Published on 07:00 AM, January 16, 2024

Output falls 25% for packaging industry amid lower demand

The production in the packaging industry of Bangladesh fell 25 percent in 2023 due to under-supply of raw materials and a decline in demand, according to industry people.

It came as the country continues to struggle because of the ongoing macroeconomic volatility and inadequate supply of US dollars.

The packaging industry is a backward linkage sector serving segments such as fast-moving consumer goods, food-processing, and readymade garments. It has been facing trouble for the last two years owing to the slowdown of economic activities.

"The situation of the packaging market is yet to improve. Rather, production dropped by around 25 percent due to a lack of necessary raw materials," said Safius Sami Alamgir, president of the Bangladesh Flexible Packaging Industries Association.

He said factories can't import sufficient volume of raw materials owing to the barriers in opening letters of credit amidst the dollar crunch.

"The packaging industry is dependent on the performance of other sectors. When others fare well, the packaging industry fares well too."

Bangladesh needs around two lakh tonnes of packing products annually, with local manufacturers capable of meeting 80 percent of the demand.

Local production was reduced by at least 50,000 tonnes in 2023 as the demand for packaging products from other sectors declined, Alamgir noted.

On the other hand, the overall production cost increased by 25 percent in 2023 following the price hike of the dollar and the gas crisis.

"But we were able to increase the price of our products by 20 percent on average," Alamgir said.

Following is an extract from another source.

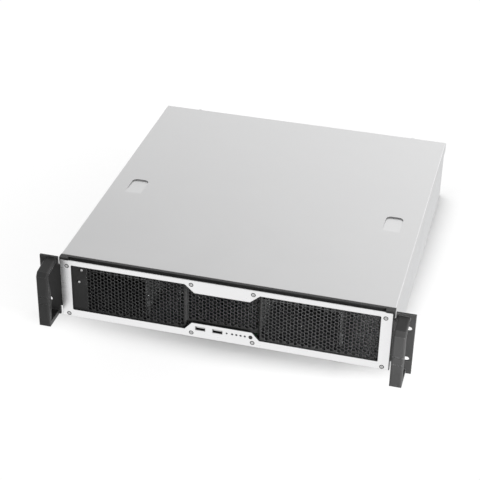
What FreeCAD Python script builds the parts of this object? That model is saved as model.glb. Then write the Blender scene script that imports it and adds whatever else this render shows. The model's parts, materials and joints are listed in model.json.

"We can't raise the price sharply overnight since we have to maintain good relations with customers to do business."

"Under the circumstances, our business is running below the capacity. We are doing business although there is no growth," said Alamgir, also the managing director of Tampaco Foils Ltd, one of the top manufacturers in the packaging industry in Bangladesh and the pioneer in the sector.

Before the present crisis hit the sector, the packaging industry clocked an annual growth of 20 percent for a decade.

In Bangladesh, the overall market size of the packaging industry was around Tk 6,000 crore in 2022 and it came down to around Tk 5,500 crore last year despite the price increase, according to an assessment of the industry.

Currently, there are more than 100 packaging factories.

Large producers are Tampaco, Arbab Poly Pack, AGI, Famous Printing and Packaging, Merchant Packaging Industries, Premiaflex Plastics, Shajinaz Eximpack, Meghna Packaging, r-pac Bangladesh, and Mohona Packages. They collectively meet more than half of the annual demand.

Kamrul Islam Likhon, who has been involved in the packaging industry for 25 years, says the industry situation is not in good shape as manufacturers can't import the required volume of raw materials.

He says that financially strong manufacturers as well as those which have strong relations with banks are doing well despite the economic slowdown. "But the number of such companies is low."

The industry is 100 percent dependent on imported raw materials.

Despite the business slowdown, the printing segment has grown enormously in recent times.

Likhon says there is over-investment and over-capacity in the packaging industry.

The annual manufacturing capacity reached 4 lakh tonnes against a demand of 2 lakh tonnes. As a result, there is intense competition among manufacturers.

Md Hossain Iraz, director for operations at Akij Biax Films Ltd, says some importers are bringing packaging raw materials under the duty-free bonded warehouse facility and selling them in the local market, hitting domestic manufacturers.

The bonded warehouse facility is extended to the companies that import raw materials to produce finished goods for the export sector.

ABFL, a concern of Akij Group, can cater to a third of the local demand for packaging products. But the ongoing economic situation is not favourable, he said.